Your 3D scene has the following components: To generate the image, you need to render. First, you set the Render Engine to Cycles using the Render Properties (icon looks kind of like a clipboard or tv). Set the Sampling Render number to 1000 (lower for speed, higher for quality). For your final scene composite, you'll render once with all the objects, once with only the supporting plane, and one more time to generate the object masks. Make sure to save your complete scene before modifying your scene for these different renderings.

Step by step instructions

First clear out initial scene including sample mesh and lighting, and setup camera position

Next, go into perspective camera mode, and setup viewport dimension. You want the same dimension as your background image for this.

We then want to load background image onto this viewport. Click on 'g' to move background image around, and 's' to resize it.

Then, we want to add local scene. That is, add simple geometry (usually planes suffice) to recreate the geometry in the scene near where you'd like to insert objects. For best results, this should be close to where you placed the spherical mirror. Feel free to use the sample scene provided and move the vertices of the plane to match the surface you'd like to recreate (ignore the inserted bunny/teapot/etc for now). Once you're happy with the placement, add materials to the local scene: select a piece of local scene geometry, go to Properties->Materials, add a Diffuse BSDF material, and change the "Color" to roughly match the color from the photograph.

Finally, insert synthetic objects into the scene. There are basic models in Blender, and you can find others online: Turbosquid, Google 3D Warehouse, DModelz, etc. Add interesting materials to your inserted objects as well. Once finished, your scene should now look something like the right image below.
Then, add your equirectangular HDR image that you generated in your Jupyter Notebook: write_hdr_image(eq_image, 'equirectangular.hdr').
In the World tab on property panel, make sure Surface="Background" and Color="Environment Texture". Locate your saved HDR image in the filename field below "Environment Texture".
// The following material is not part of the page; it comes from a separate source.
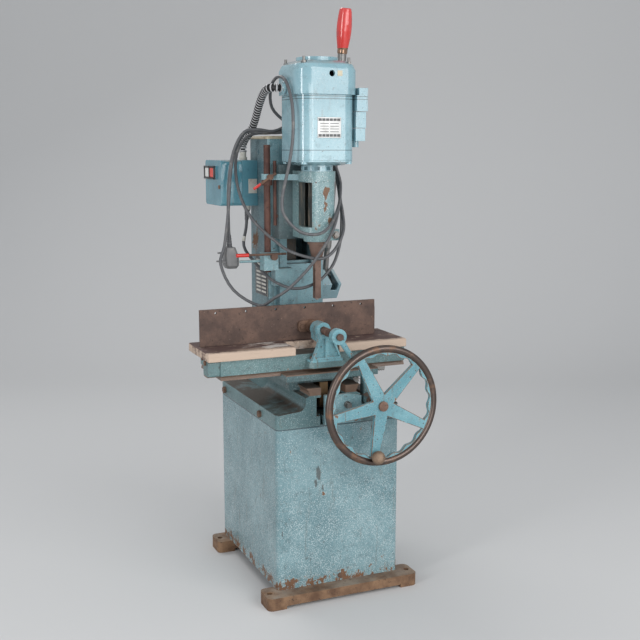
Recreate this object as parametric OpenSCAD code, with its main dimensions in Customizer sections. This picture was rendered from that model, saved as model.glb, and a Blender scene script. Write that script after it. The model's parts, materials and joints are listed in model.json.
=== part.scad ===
// Hollow chisel mortiser on a cabinet base, made of separate machine parts.
// Lengths in mm. X runs to the right, Y to the back, Z up. The origin lies on the
// floor in the middle of the four floor bolt holes.

/* [Base] */
// Length of each foot bar
foot_l = 410; // [360:1:520]
// Depth of each foot bar
foot_w = 68; // [50:1:100]
// Height of each foot bar
foot_t = 32; // [20:1:60]
// Distance between the floor bolts along X
bolt_x = 380; // [330:1:480]
// Distance between the floor bolts along Y
bolt_y = 400; // [360:1:480]
// Radius of a floor bolt hole
bolt_r = 7; // [4:0.5:12]

/* [Cabinet] */
// Width of the cabinet
cab_w = 333; // [300:1:420]
// Depth of the cabinet
cab_d = 434; // [420:1:520]
// Height of the cabinet
cab_h = 412; // [300:1:600]
// Wall of the cabinet
cab_wall = 5; // [3:0.5:10]
// Radius of the upright corners
cab_r = 14; // [6:1:40]

/* [Top casting] */
// Height of the skirt
skirt_h = 35; // [25:1:50]
// Height of the ways above the skirt
way_h = 61; // [50:1:90]
// Width of one cross way
way_w = 38; // [30:1:46]
// Gap between the cross ways
way_gap = 66; // [50:1:80]

/* [Saddle and table] */
// Length of the saddle along X
saddle_l = 245; // [200:1:300]
// Thickness of the saddle above the ways
saddle_t = 37; // [34:1:50]
// Length of the table casting along X
table_l = 490; // [400:1:700]
// Thickness of the table casting
table_t = 38; // [28:1:60]
// Shift of the table from the middle, where it was left
table_at = -50; // [-60:1:60]
// Thickness of the work boards
board_t = 20.6; // [12:0.1:40]
// Height of the clamp jaw
jaw_h = 90; // [60:1:140]
// Length of the clamp jaw
jaw_l = 469; // [300:1:600]
// Thickness of the clamp jaw
jaw_t = 8; // [5:0.5:14]
// Radius of the clamp screw
clamp_r = 10; // [7:0.5:14]
// Length of the clamp crank
crank_l = 88; // [60:1:110]

/* [Handwheel] */
// Outer radius of the handwheel
wheel_r = 150; // [110:1:170]
// Radius of the round rim
rim_r = 9; // [6:0.5:14]
// Radius of the turning knob
knob_r = 16.5; // [9:0.5:18]
// Number of spokes
spokes = 5; // [3:1:7]
// Number of finger waves inside the rim
waves = 20; // [12:1:60]
// Radius of the wheel shaft
shaft_r = 11; // [8:0.5:12]

/* [Column] */
// Width of the column
col_w = 160; // [140:1:220]
// Depth of the column
col_d = 137; // [130:1:180]
// Height of the column
col_h = 595; // [500:1:800]
// Wall of the column
col_wall = 11; // [8:0.5:16]

/* [Feed] */
// Module of the feed rack
feed_m = 4; // [3:0.5:5]
// Teeth of the feed pinion
feed_n = 24; // [18:1:26]
// Length of the feed lever
lever_l = 742; // [500:1:900]
// Forward lean of the feed lever at rest
lever_lean = 10.6; // [0:0.1:20]
// Radius of the feed lever
lever_r = 11.5; // [8:0.5:12]

/* [Head] */
// Distance of the spindle in front of the origin
spindle_y = -53; // [-60:1:-45]
// Side of the square chisel
chisel_w = 16; // [10:1:20]
// Width of the motor body
motor_w = 152; // [120:1:160]
// Width of the motor cowl
cowl_w = 164; // [130:1:170]
// Corner radius of the motor
motor_r = 38; // [20:1:50]
// Radius of the stop rod
stop_r = 8.5; // [5:0.5:10]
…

Once finished, your scene should now look something like the right image below.

Blender scene after: loading background image, modeling local scene, inserting objects

Rendering

We can now render the scene to see a preview of what the inserted objects will look like. Make sure "Cycles" is the Render Engine in the Render Properties panel, and Render the scene (F12). Under Sampling in the Render Properties, you can set the Render value higher to improve quality or lower for a faster result. Recall that the solution of the HDR image is up to an known scale factor, so you may need to adjust the brightness strength. You can adjust the overall brightness by setting World Properties --> Surface --> Strength. You also may need to adjust your scene, e.g. to pick different materials or make sure that shadows cast by your objects don't go beyond the supporting plane. Once satisfied with the result, save the rendered image to disk.
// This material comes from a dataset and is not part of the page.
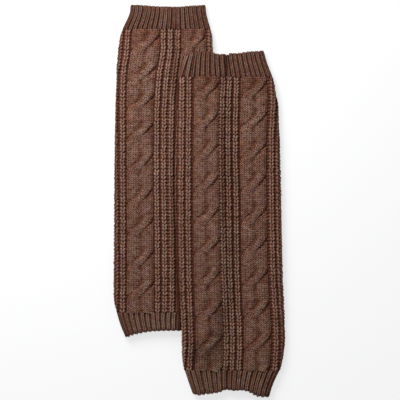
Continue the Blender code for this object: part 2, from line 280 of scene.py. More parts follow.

This is a demo of how the Cycles render will work:

My rendered scene is down below; as you can tell, this is not quite the final result. To seamlessly insert the objects, we need to follow the compositing procedure outlined by Debevec (Section 6 of the paper). This requires rendering the scene twice (both with and without the inserted objects), and creating an inserted object mask.
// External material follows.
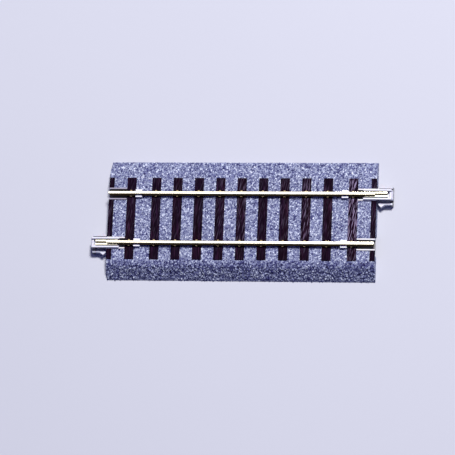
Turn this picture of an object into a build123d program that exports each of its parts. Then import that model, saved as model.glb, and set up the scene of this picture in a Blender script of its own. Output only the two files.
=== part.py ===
"""A straight section of 16.5 mm gauge model railway track on a moulded ballast roadbed.

X runs along the rails, Y across them and Z up. The origin is at the middle of the section, on
the surface that the roadbed stands on. Every length is in millimetres. The two ends are alike
after a half turn about Z: at each end one rail carries a clip-on joiner and the other is bare.

What sits at the end of a rail is drawn from there: "out" is the distance outward past the end
of the roadbed, negative inside it, and "side" is the distance across from the middle of the rail.
"""

from build123d import *
import os

os.makedirs("parts", exist_ok=True)

# ---- driving dimensions ---------------------------------------------------------------------
section_length = 94.0
gauge = 16.5  # between the inner faces of the rail heads
fit_gap = 0.02  # round pieces that are pressed together
slide_gap = 0.04  # round pieces that slide on each other

# roadbed
base_width = 42.0
base_lip = 0.4  # upright edge at the foot of the slopes
crest_width = 32.4
ballast_height = 4.5
crest_round = 4.5
plate_thickness = 1.2
slope_thickness = 1.4
end_wall = 1.0
rib_thickness = 0.9
rib_foot = 0.6  # the ribs stop this far above the ground

# rail, a scaled flat-bottom section 0.083 inch high
rail_height = 2.1
head_width = 1.0
head_depth = 0.5
head_round = 0.18
web_width = 0.4
rail_foot_width = 1.5
rail_end_gap = 0.25  # the rails stop this far inside the ends of the roadbed
rail_foot_edge = 0.25
rail_foot_rise = 0.4

# sleepers
sleeper_length = 29.0
sleeper_width = 3.2
sleeper_top = 5.0
sleeper_pitch = 7.55
inner_sleepers = 9  # evenly spaced, with one more at each end, a little further out
end_pitch = 8.8
half_sleeper_width = 1.75
half_sleeper_depth = 0.6  # how far the half sleepers are let into the ballast
runner_width = 1.2
runner_depth = 0.9
outer_runner_place = 13.6
chair_height = 0.1
chair_length = 1.8
chair_reach = 1.35
spike_length = 0.7
spike_outer = 1.12
spike_neck = 0.83
spike_lip = 0.63
spike_top = 5.75

# rail anchors, one inboard of the last full sleeper at each rail end
anchor_length = 2.3
anchor_half_width = 1.35
anchor_top = 5.95
anchor_lip_edge = 0.6  # how near the lugs come to the middle of the rail
anchor_foot_half_width = 2.3
anchor_foot_depth = 0.6

# pocket at each rail end, and its light-coloured liner
slot_half_width = 2.1
strip_thickness = 0.45
strip_top = 5.1
liner_half_width = 2.5
liner_thickness = 0.5
notch_half_width = 3.7

# joiner housing: a body between the strips of the liner, with walls that ride above them
body_bottom = 3.4
wall_bottom = 5.14
wall_top = 5.85
wall_inner = 1.25
wall_outer = 1.8
tail_length = 4.5
pit_floor = 3.9  # deep between the walls, but for a bed under the fishplate
bed_half_width = 0.7
nose_start = 4.55
nose_length = 5.65
nose_top = 5.0  # low enough to pass under the rail of the next section
nose_slope_start = 5.1
nose_slope_drop = 0.6
foot_start = 4.45
foot_bottom = 0.9
foot_top = 1.8
foot_half_width = 3.4
foot_bevel = 0.35

# latch arms, one each side of a joiner
arm_side = 2.85  # middle of the arm, across from the rail
arm_thickness = 0.5
arm_end = 0.55  # the free end stops this far outside the roadbed
arm_bottom = 1.0
arm_top = 3.2
arm_swing_room = 0.11
barb_side = 4.02
barb_tip = 1.45
barb_start = 2.75
knuckle_radius = 0.32
knuckle_out = 5.1

# fishplate, the folded metal plate inside a joiner
plate_metal = 0.16
plate_inside = 4.0
plate_outside = 3.85
plate_lip_edge = 0.3
plate_round = 0.13

# ---- what follows from them -----------------------------------------------------------------
half_length = section_length / 2
half_sleeper_length = sleeper_length / 2
rail_side = gauge / 2 + head_width / 2
plate_bottom = ballast_height - plate_thickness
rail_bottom = sleeper_top + chair_height
rail_foot_half = rail_foot_width / 2
last_inner = sleeper_pitch * (inner_sleepers - 1) / 2
last_sleeper = last_inner + end_pitch
full_places = [index * sleeper_pitch - last_inner for index in range(inner_sleepers)]
full_places = [-last_sleeper] + full_places + [last_sleeper]
pocket_depth = half_length - last_sleeper - sleeper_width / 2
anchor_place = last_sleeper - sleeper_width / 2 - fit_gap - anchor_length / 2
runner_top = plate_bottom - fit_gap
long_rib_side = rail_side - notch_half_width - rib_thickness / 2 - 0.1
step_height = ballast_height - half_sleeper_depth
neck_rise = 0.4  # how far a neck laps into what it joins
end_neck_length = half_sleeper_width - end_wall - fit_gap
end_neck_place = half_length - end_wall - fit_gap - end_neck_length / 2
frame_half_length = half_length - end_wall - fit_gap
liner_top = plate_bottom - fit_gap
strip_side = slot_half_width - fit_gap
rail_places = (-rail_side, rail_side)
runner_places = (-outer_runner_place, 0, outer_runner_place)
spike_hook = rail_bottom + rail_foot_edge + 0.15
spike_outline = [  # distance across from the rail, and height
    (spike_outer, sleeper_top),
    (spike_outer, spike_top - 0.12),
    (spike_outer - 0.15, spike_top),
    (spike_lip, spike_top),
    (spike_lip, spike_hook + 0.06),
    (spike_neck, spike_hook),
    (spike_neck, sleeper_top),
]
stub_gap = slot_half_width + fit_gap
ends = {"left": -1, "right": 1}
sides = {"near": -1, "far": 1}
joiner_sides = {"left": "near", "right": "far"}


def save(piece, label):
    """Names a finished piece and writes its STEP file."""
    piece.label = label
    export_step(piece, f"parts/{label}.step")


def rail_end(end, side, height):
    """A level plane at the end of a rail: its X points outward and its Y across the rail."""
    x_dir = (ends[end], 0, 0)
    return Plane(origin=(ends[end] * half_length, sides[side] * rail_side, height), x_dir=x_dir)


def beside_rail(end, side):
    """An upright plane along a rail: its X points outward and its Y up from the ground."""
    x_dir = (ends[end], 0, 0)
    z_dir = (0, -ends[end], 0)
    return Plane(origin=(ends[end] * half_length, sides[side] * rail_side, 0), x_dir=x_dir, z_dir=z_dir)


def rail_section(end, side, out):
    """An upright plane across a rail end: its X runs across the rail and its Y up."""
    origin = (ends[end] * (half_length + out), sides[side] * rail_side, 0)
    return Plane(origin=origin, x_dir=(0, ends[end], 0), z_dir=(ends[end], 0, 0))


def band(start_out, end_out, start_side, end_side):
    """A rectangle from one distance outward and across to another, in the open sketch."""
    with Locations(((start_out + end_out) / 2, (start_side + end_side) / 2)):
        Rectangle(end_out - start_out, end_side - start_side)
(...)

Next, we'll render the "empty" scene (without inserted objects). Create a copy of your Blender scene and name it something like ibl-empty.blend. Open up the copy, and delete all of the inserted objects (but keep the local scene geometry such as support plane). Render this scene and save the result.

Finally, we need to create an object mask. The mask should be 0 where no inserted objects exist, and greater than 0 otherwise. First, create another duplicate of your scene and open it up (e.g. ibl-mask.blend). We can create the mask quickly using Blender by manipulating object materials and rendering properties:
  1. In the top panel, Choose 'Eevee Render'
  2. Select an object
  3. Go to the materials panel
  4. Remove the Material
  5. Click "New" to add a new material
  6. In the new material properties, under "Emissive"
  7. Repeat for all inserted objects
  8. In World panel, remove equirectangular lighting that was added previously
  9. Render the scene and save your mask as a PNG (or some lossless format)
  10. The PNG will contain a masked image where pixel intensities over 0.5 indicates True for object mask


After these steps, you should have the something akin to the following three rendered images:

Rendered image with objects, rendering without objects, object mask

Compositing

To finish the insertion, we will use the above rendered images to perform "differential render" compositing. This can be done using a simple pixel-wise equation. Let R be the rendered image with objects, E be the rendered image without objects, M be the object mask, and I be the background image. The final composite is computed with:

composite = M*R + (1-M)*I + (1-M)*(R-E)*c

The first two terms effectively pastes the inserted objects into the background image, and the third term adds the lighting effects of the inserted objects (shadows, caustics, interreflected light, etc), modulated by c. Set c=1 initially, but try different values to get darker or lighter shadows/interreflections. The final compositing result I achieved using my image-based light is at the top of the page.